For the listing that follows, give again exactly the lines from the one with "toSolid(wasm, longEdges).intersect(toSolid(wasm, ends));" to the one with "obj.matrix_parent_inverse = Matrix.Identity(4)", including both.

(CAD and scene scripts)
---
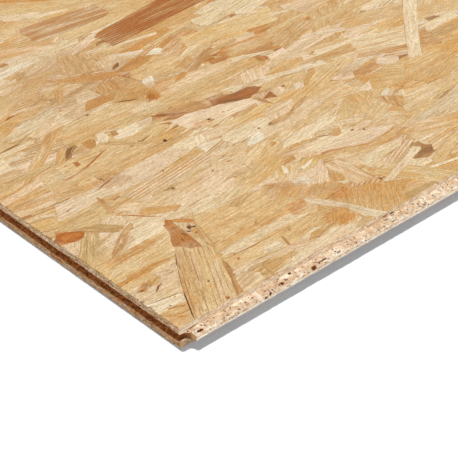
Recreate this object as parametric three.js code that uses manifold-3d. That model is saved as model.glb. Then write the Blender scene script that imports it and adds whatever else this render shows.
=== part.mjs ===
// A tongue and groove panel of oriented strand board (OSB), modelled lying flat.
//
// The board is pressed as one plain slab, then milled on all four edges: one long edge and one
// end carry a tongue, and the edges opposite them carry the groove that takes it. Each pair of
// edges is cut in one straight pass, so the whole board is what two milled sections, swept at
// right angles to each other, have in common. That is also what gives the real corners: the end
// groove runs out through the long tongue, and the two tongues meet in a full square.
//
// Millimetres. +X runs along the board, the way the surface strands lie, and +Z points up.
// The origin is the middle of the board's bottom, tongues counted in.

import * as THREE from "three";
import { mergeVertices } from "three/addons/utils/BufferGeometryUtils.js";
import Module from "manifold-3d";

// The area that one board covers once it is laid, which is also the size of its upper face.
const COVER_LENGTH = 2050;
const COVER_WIDTH = 675;
const THICKNESS = 18;

// The groove, which leaves an upper and a lower lip and narrows towards its floor.
const UPPER_LIP = 5.7;
const GROOVE_MOUTH = 6.8;
const GROOVE_FLOOR = 6;
const GROOVE_DEPTH = 9;
const GROOVE_FLOOR_RADIUS = 1.2;
const MOUTH_CHAMFER = 0.6;

// The lower lip stops short of the upper one, so that laid boards close up on the walked side.
const LOWER_LIP_SETBACK = 0.5;

// The tongue is the groove's own section less these clearances, with a rounded nose.
const SIDE_CLEARANCE = 0.2;
const NOSE_CLEARANCE = 1;
const NOSE_RADIUS = 1.8;
const ROOT_RADIUS = 0.5;

// The cutters leave a small arris along the top and bottom of every edge.
const ARRIS = 0.3;

const ARC_SEGMENTS = 6;

// How far each swept section runs past the board, so that it ends on no face of the other.
const OVERRUN = 10;

const WOOD_COLOUR = 0xd6b280;
const WOOD_ROUGHNESS = 0.72;

const TONGUE_REACH = GROOVE_DEPTH - NOSE_CLEARANCE;
const GROOVE_MIDDLE = THICKNESS - UPPER_LIP - GROOVE_MOUTH / 2;

/** Height of the groove at a depth measured in from the upper lip. */
function grooveHeight(depth) {
  return THREE.MathUtils.lerp(GROOVE_MOUTH, GROOVE_FLOOR, depth / GROOVE_DEPTH);
}

/** A corner of an outline. Its radius rounds it, and 0 leaves it sharp. */
function corner(x, y, radius = 0) {
  return { at: new THREE.Vector2(x, y), radius };
}

/** Draws the outline through the corners, turning each rounded one with a tangent arc. */
function roundedShape(corners) {
  const shape = new THREE.Shape();
  corners.forEach(({ at, radius }, i) => {
    const before = corners.at(i - 1).at;
    const after = corners[(i + 1) % corners.length].at;
    const draw = i === 0 ? "moveTo" : "lineTo";
    if (radius === 0) {
      shape[draw](at.x, at.y);
      return;
    }
    const back = before.clone().sub(at).normalize();
    const ahead = after.clone().sub(at).normalize();
    const halfAngle = Math.acos(THREE.MathUtils.clamp(back.dot(ahead), -1, 1)) / 2;
    const setback = radius / Math.tan(halfAngle);
    const start = at.clone().addScaledVector(back, setback);
    const end = at.clone().addScaledVector(ahead, setback);
    const toCentre = back.clone().add(ahead).setLength(radius / Math.sin(halfAngle));
    const centre = at.clone().add(toCentre);
    const fromAngle = Math.atan2(start.y - centre.y, start.x - centre.x);
    const toAngle = Math.atan2(end.y - centre.y, end.x - centre.x);
    const clockwise = back.cross(ahead) > 0;
    shape[draw](start.x, start.y);
    shape.absarc(centre.x, centre.y, radius, fromAngle, toAngle, clockwise);
  });
  return shape;
}

/** The grooved edge's corners from the lower face up to the upper, with its upper lip at x = `lip`. */
function groovedEdge(lip) {
  const lowerLip = lip + LOWER_LIP_SETBACK;
  const floor = lip + GROOVE_DEPTH;
  const mouthHalf = (GROOVE_MOUTH + MOUTH_CHAMFER) / 2;
  const upperThroatHalf = grooveHeight(MOUTH_CHAMFER) / 2;
  const lowerThroatHalf = grooveHeight(LOWER_LIP_SETBACK + MOUTH_CHAMFER) / 2;
  const floorHalf = GROOVE_FLOOR / 2;
  const floorRadius = Math.min(GROOVE_FLOOR_RADIUS, 0.8 * floorHalf);
  return [
    corner(lowerLip + ARRIS, 0),
    corner(lowerLip, ARRIS),
    corner(lowerLip, GROOVE_MIDDLE - mouthHalf),
    corner(lowerLip + MOUTH_CHAMFER, GROOVE_MIDDLE - lowerThroatHalf),
    corner(floor, GROOVE_MIDDLE - floorHalf, floorRadius),
    corner(floor, GROOVE_MIDDLE + floorHalf, floorRadius),
    corner(lip + MOUTH_CHAMFER, GROOVE_MIDDLE + upperThroatHalf),
    corner(lip, GROOVE_MIDDLE + mouthHalf),
    corner(lip, THICKNESS - ARRIS),
    corner(lip + ARRIS, THICKNESS),
  ];
}

/** The tongued edge's corners from the upper face down to the lower, with shoulders at x = `shoulder`. */
function tonguedEdge(shoulder) {
  const nose = shoulder + TONGUE_REACH;
  const rootHalf = grooveHeight(0) / 2 - SIDE_CLEARANCE;
  const noseHalf = grooveHeight(TONGUE_REACH) / 2 - SIDE_CLEARANCE;
  const noseRadius = Math.min(NOSE_RADIUS, 0.8 * noseHalf);
  return [
    corner(shoulder - ARRIS, THICKNESS),
    corner(shoulder, THICKNESS - ARRIS),
    corner(shoulder, GROOVE_MIDDLE + rootHalf, ROOT_RADIUS),
    corner(nose, GROOVE_MIDDLE + noseHalf, noseRadius),
    corner(nose, GROOVE_MIDDLE - noseHalf, noseRadius),
    corner(shoulder, GROOVE_MIDDLE - rootHalf, ROOT_RADIUS),
    corner(shoulder, ARRIS),
    corner(shoulder - ARRIS, 0),
  ];
}

/** The section that one pass mills: groove towards -x, tongue towards +x, centred on x = 0. */
function milledSection(cover) {
  const lip = -(cover + TONGUE_REACH) / 2;
  const edges = [...groovedEdge(lip), ...tonguedEdge(lip + cover)];
  return roundedShape(edges.reverse());
}

/** Sweeps a section evenly about the origin, with `right`, `up` and `along` as its axes. */
function sweep(section, length, right, up, along) {
  const geometry = new THREE.ExtrudeGeometry(section, {
    depth: length,
    bevelEnabled: false,
    curveSegments: ARC_SEGMENTS,
  });
  geometry.translate(0, 0, -length / 2);
  return geometry.applyMatrix4(new THREE.Matrix4().makeBasis(right, up, along));
}

/** Turns a closed three.js geometry into a solid that can be cut. */
function toSolid(wasm, geometry) {
  const bare = geometry.clone();
  bare.deleteAttribute("normal");
  bare.deleteAttribute("uv");
  const merged = mergeVertices(bare);
  return new wasm.Manifold(new wasm.Mesh({
    numProp: 3,
    vertProperties: new Float32Array(merged.attributes.position.array),
    triVerts: new Uint32Array(merged.index.array),
  }));
}

/** Turns a solid back into a three.js geometry. */
function toGeometry(solid) {
  const mesh = solid.getMesh();
  const geometry = new THREE.BufferGeometry();
  geometry.setAttribute("position", new THREE.BufferAttribute(mesh.vertProperties, mesh.numProp));
  geometry.setIndex(new THREE.BufferAttribute(mesh.triVerts, 1));
  geometry.computeVertexNormals();
  return geometry;
}

const wasm = await Module();
wasm.setup();

const alongX = new THREE.Vector3(1, 0, 0);
const alongY = new THREE.Vector3(0, 1, 0);
const up = new THREE.Vector3(0, 0, 1);

const sweptLength = COVER_LENGTH + TONGUE_REACH + 2 * OVERRUN;
const sweptWidth = COVER_WIDTH + TONGUE_REACH + 2 * OVERRUN;

// The long edges: groove at +Y and tongue at -Y.
const longEdges = sweep(
  milledSection(COVER_WIDTH), sweptLength, alongY.clone().negate(), up, alongX.clone().negate());

// The ends: groove at -X and tongue at +X.
const ends = sweep(
  milledSection(COVER_LENGTH), sweptWidth, alongX, up, alongY.clone().negate());

const board = toSolid(wasm, longEdges).intersect(toSolid(wasm, ends));

const panel = new THREE.Mesh(
  toGeometry(board),
  new THREE.MeshStandardMaterial({
    color: WOOD_COLOUR,
    roughness: WOOD_ROUGHNESS,
    metalness: 0,
  }));
panel.name = "osb_panel";

const osbPanel = new THREE.Group();
osbPanel.add(panel);

export default osbPanel;
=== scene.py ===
"""A tongue and groove strand board, lying flat: pressed strands, milled edges, studio and camera."""

import logging
import math
import random
from collections import defaultdict
from collections.abc import Callable
from dataclasses import dataclass, field, replace
from enum import Enum

import bmesh
import bpy
from mathutils import Matrix, Vector, noise
from mathutils.geometry import delaunay_2d_cdt


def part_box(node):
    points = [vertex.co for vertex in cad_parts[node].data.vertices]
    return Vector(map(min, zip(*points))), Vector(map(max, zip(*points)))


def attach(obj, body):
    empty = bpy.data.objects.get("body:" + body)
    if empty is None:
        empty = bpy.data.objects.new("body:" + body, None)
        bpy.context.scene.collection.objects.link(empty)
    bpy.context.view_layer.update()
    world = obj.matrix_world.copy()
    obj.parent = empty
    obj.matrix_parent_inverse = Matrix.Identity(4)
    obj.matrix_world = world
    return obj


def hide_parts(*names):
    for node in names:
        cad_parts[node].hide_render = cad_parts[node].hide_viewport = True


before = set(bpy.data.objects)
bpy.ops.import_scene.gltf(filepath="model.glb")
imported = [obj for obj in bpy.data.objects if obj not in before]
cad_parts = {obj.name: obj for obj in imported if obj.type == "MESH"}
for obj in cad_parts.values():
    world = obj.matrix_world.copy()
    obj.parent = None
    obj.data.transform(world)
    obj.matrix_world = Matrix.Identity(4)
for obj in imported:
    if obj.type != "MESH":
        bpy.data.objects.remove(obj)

MM = 0.001
NODE = "osb_panel"
log = logging.getLogger("strand_board")

Point = tuple[float, float]
Point3 = tuple[float, float, float]
Colour = tuple[float, float, float]


def linear(rgb: Colour) -> Colour:
    """Turns an sRGB colour out of 255 into scene-linear values.

    Args:
        rgb: red, green and blue from 0 to 255.

    Returns:
        The same colour as linear red, green and blue from 0 to 1.
    """
    def one(value: float) -> float:
        """Turns one channel linear."""
        part = value / 255
        return part / 12.92 if part <= 0.04045 else ((part + 0.055) / 1.055) ** 2.4

    return tuple(one(value) for value in rgb)


class Tone(Enum):
    """The colours of the strands, as sRGB values out of 255."""

    WHITE = (238, 226, 204)
    CREAM = (234, 212, 177)
    PINK = (233, 206, 176)
    PALE = (228, 199, 163)
    BLOND = (225, 205, 173)
    STRAW = (222, 190, 140)
    GRAINY = (218, 185, 137)
    TAN = (210, 171, 119)
    OLIVE = (192, 158, 106)
    HONEY = (213, 169, 112)
    AMBER = (204, 150, 86)
    ORANGE = (200, 136, 72)
    EMBER = (184, 104, 40)
    BROWN = (190, 142, 92)
    RUSSET = (183, 120, 64)
    BARK = (164, 104, 58)
    UMBER = (138, 98, 60)
    DARK = (88, 56, 34)

    @property
    def colour(self) -> Colour:
        """The tone in scene-linear values."""
        return linear(self.value)


class Grain(Enum):
    """How a strand's grain shows: strength of its ring lines, and their pitch in millimetres."""

    PLAIN = (0.0, 4.0)
    SOFT = (0.3, 4.5)
    LINED = (0.85, 3.9)
    FINE = (0.75, 2.6)
    RIBBED = (1.7, 3.3)


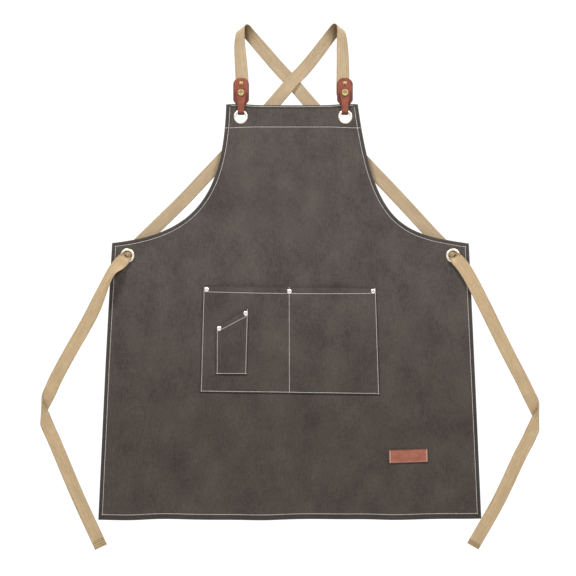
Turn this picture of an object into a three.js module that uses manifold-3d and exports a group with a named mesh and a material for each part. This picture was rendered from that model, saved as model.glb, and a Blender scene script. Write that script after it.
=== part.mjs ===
// Cross-back work apron: canvas bib apron with pockets, webbing shoulder straps that cross behind the
// wearer, leather tabs with snaps at the bib, and webbing ties that leave through side eyelets.
// Millimetres, +Z up, the front faces -Y, +X is the viewer's right. The origin lies midway between the
// two shoulder loops, at the height where they bear on the pegs that carry the apron.
import * as THREE from 'three';
import { mergeVertices } from 'three/addons/utils/BufferGeometryUtils.js';
import Module from 'manifold-3d';

// ---- driving dimensions -------------------------------------------------------------------------
const CLOTH = 1.2; // canvas, as one plain layer
const GAP = 0.3; // clearance between pieces that touch

const BIB_TOP = -153;
const HEM = -961;
const BIB_HALF = 128.5;
// Armholes as cubic curves: two control points and the outer end, for each side.
const ARMHOLE = {
  left: { bend: [[-134, -340], [-196, -406]], end: [-351, -423] },
  right: { bend: [[161, -394], [217, -405]], end: [345, -424] },
};
// Skirt sides: a point half-way down that gives the slight flare, and the hem corner.
const SKIRT = {
  left: { mid: [-364, -660], corner: [-375, HEM] },
  right: { mid: [356, -660], corner: [370, HEM] },
};

const EYELET = { hole: 9, barrel: 10, rim: 14, front: -2.0, back: 1.9 };
const BIB_EYELETS = { left: [-100, -177], right: [104, -177] };
const SIDE_EYELETS = { left: [-321, -447.5], right: [314, -447.5] };

// Pockets: corners as [x, z], belly as the most that the cloth stands off.
const MAIN_POCKET = {
  topLeft: [-172, -509], topRight: [164, -511], bottomLeft: [-178, -712], bottomRight: [170, -716],
  divider: 0.497, belly: 6.8,
};
const PEN_POCKET = {
  topLeft: [-147.5, -587.5], topRight: [-84, -550], bottomLeft: [-148, -679], bottomRight: [-88, -680],
  belly: 7.2,
};
const SEAM = { main: 9, pen: 10.5 }; // flat margin that is sewn down along a pocket's sides
const POCKET_RIVETS = {
  pocket_left: [-166.3, -513.5], pocket_middle: [-5, -517.5], pocket_right: [158.5, -517],
};
const PEN_RIVETS = { pen_low: [-141.5, -589.5], pen_high: [-90, -560] };
const RIVET = { cap: 5, capHeight: 2, shank: 1.5, hole: 1.9, burr: 4.2, burrHeight: 1 };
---
#### FINAL RESULT
const board = toSolid(wasm, longEdges).intersect(toSolid(wasm, ends));

const panel = new THREE.Mesh(
  toGeometry(board),
  new THREE.MeshStandardMaterial({
    color: WOOD_COLOUR,
    roughness: WOOD_ROUGHNESS,
    metalness: 0,
  }));
panel.name = "osb_panel";

const osbPanel = new THREE.Group();
osbPanel.add(panel);

export default osbPanel;
=== scene.py ===
"""A tongue and groove strand board, lying flat: pressed strands, milled edges, studio and camera."""

import logging
import math
import random
from collections import defaultdict
from collections.abc import Callable
from dataclasses import dataclass, field, replace
from enum import Enum

import bmesh
import bpy
from mathutils import Matrix, Vector, noise
from mathutils.geometry import delaunay_2d_cdt


def part_box(node):
    points = [vertex.co for vertex in cad_parts[node].data.vertices]
    return Vector(map(min, zip(*points))), Vector(map(max, zip(*points)))


def attach(obj, body):
    empty = bpy.data.objects.get("body:" + body)
    if empty is None:
        empty = bpy.data.objects.new("body:" + body, None)
        bpy.context.scene.collection.objects.link(empty)
    bpy.context.view_layer.update()
    world = obj.matrix_world.copy()
    obj.parent = empty
    obj.matrix_parent_inverse = Matrix.Identity(4)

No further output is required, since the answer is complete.